The European Commission has proposed a ban on using pesticides on productive or potentially productive Ecologocal Focus Areas, following last year’s Greening review.
The proposed ban was revealed in a presentation this week to the European Parliament’s Agriculture Committee, by Pierre Bascou, from DG Agriculture at the Commission.
This ban on pesticides would affect nitrogen-fixing crops, catch crops and green cover, land lying fallow and strips along forest in EFAs.
He said that such a ban is intended to “better meet the needs of EFAs” which is to preserve and promote biodiversity.
Outcomes of the greening review
Four main priority areas for the simplification and enhancement of Greening were identified, Bascou said. These aim to:
- Specify and/or clarify what is required from farmers and national administrations, especially as regards landscape features.
- Remove burdensome technical requirements without lowering the environmental benefits (for catch crops the deadline is instrumental here).
- Provide more flexibility or an alternative where this increases the environmental and climate benefit of Greening.
- Harmonise some specific requirements to better achieve the environmental objective of EFAs.
In response to these key priorities, the review is accompanied by a set of 14 concrete measures, which will result in changes to Delegated Regulation (mainly one Article (45) of Reg. (EU) No 639/2014).
Main measures by EFA type
Under the land lying fallow EFA, the Commission has proposed establishing a common minimal duration of six months for a given calendar year.
The Commission also intends to remove the deadline for sowing catch crops or green cover (currently before October 1) and then have a common minimum duration of eight weeks for catch crops and green cover.
It has also proposed adjusting the list of species for under-sowing (for example, allowing farmers to grow leguminous crops)
Currently, farmers have to stick to a single species of nitrogen-fixing crops. The Commission has proposed allowing a mixture of seeds for nitrogen-fixing crops.
One of the measures the Commission has proposed under the landscape features and strips EFA is the merging of certain strips (buffer strips and field margins) and streamlining associated conditions.
It has also proposed the merging of certain landscape features (for example, trees in line, wooded strips and hedges).

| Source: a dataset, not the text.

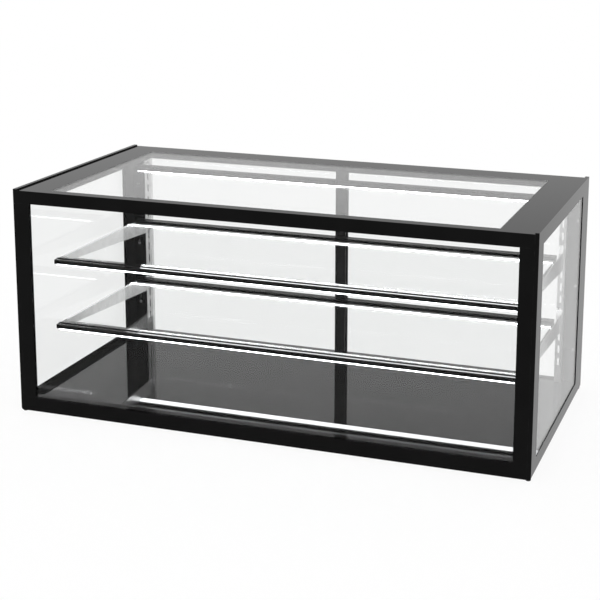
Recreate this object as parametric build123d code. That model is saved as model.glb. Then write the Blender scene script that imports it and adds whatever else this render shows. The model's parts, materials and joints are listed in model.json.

Bascou outlined some of the facts around Greening in the EU:
Most of the agricultural area in the EU (72 %) is covered by Greening, i.e. subject to at least one Greening obligation (EFA, crop diversification or maintenance of permanent grassland).
At EU level, 75 % of the total arable land is subject to the crop diversification requirement and almost 70% of the total arable land in the EU is subject to EFA.
Permanent grasslands represent 29% of the total agricultural area (in some countries the percentage is as high as 90%), out of which almost one fifth is environmentally sensitive grassland subject to strict protection and management rules.
What happens next?
A formal Commission decision-making process of the new delegated act will be launched in view of its adoption in the first quarter of 2017.
Entry into force of the measures, following European Parliament and European Council scrutiny, is scheduled for mid-2017, he said.
“A flexibility is offered to Member States to apply the Greening modifications only from 2018 with an option for an earlier entry into force (2017) for those Member States which wish to do so.
“An explanatory note on how to implement and check the ban on using pesticides on productive EFAs will be provided to Member States,” he said.
Why was Greening reviewed?
In 2014, the Commission decided that it was going to carry out analysis of the ecological focus areas (EFAs) in Greening after year one of its implementation, Bascou said.
“This review is part of CAP simplification agenda as undertaken by Commissioner Hogan and Commission REFIT exercise.
“The review aims to provide a fine-tuning of current rules, especially for EFAs, to make them easier to understand and implement both by farmers and administrations.”
Bascou said that it’s too early to say at the moment what the environmental impact has been of the current Greening measures.
“The implementation of this was in 2015 and the impact on water and soil quality by diversity is often only measurable after a number of years. So we’re going to have to wait a number of years to get better data.”